Let's say this is true; how is this different from any government action in the marketplace? From education to finance to healthcare, we're confronted with problems that have may have good theoretical solutions by government, but the reality is that our solutions will eventually devolve to rent-seeking and regulatory capture by powerful entrenched interests. I have yet to hear a good solution to this problem other than severely limiting the ability of the government to interfere with markets in the first place.



How about an educated electorate that votes and votes good representatives into office who will diligently represent the interests of their informed electorate? Read through that sentence again, let it soak in, you will begin to see everything that is wrong with the American political system.

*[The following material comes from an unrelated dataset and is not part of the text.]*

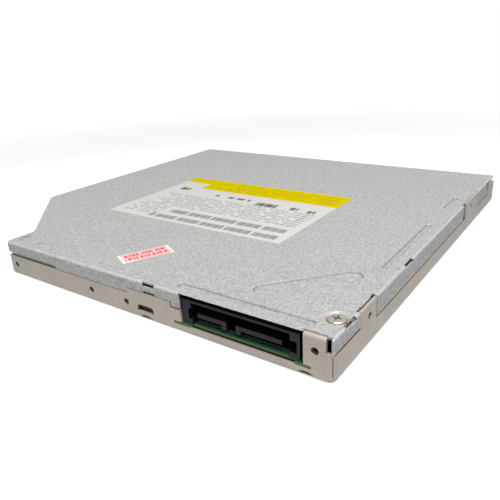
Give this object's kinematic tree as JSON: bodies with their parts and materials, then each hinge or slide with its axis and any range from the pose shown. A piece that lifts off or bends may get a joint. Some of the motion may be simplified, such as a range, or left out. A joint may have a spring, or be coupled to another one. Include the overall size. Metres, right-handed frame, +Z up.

I think it's very tough to make the case that America is uniquely bad in this regard. Do you seriously think that Europe is a political utopia that elects people who only do the best for citizens, or that entrenched interests haven't captured public power and funds??


Well obviously America isn't uniquely bad in this regard if compared to the rest of the world and what we are talking about occurs on a spectrum so everything is relative but compared to other Western European nations I think America is absolutely quite bad in comparison.


Stop electing assholes to public office.


The people I've known personally who've tried (and sometimes succeeded, one of them was a member of the European Parliament, my old Irish teacher Sean O'Neachtain) to get into public office have all been pompous assholes. You don't really get much of a choice.


This is as useful as saying "Fix the problem."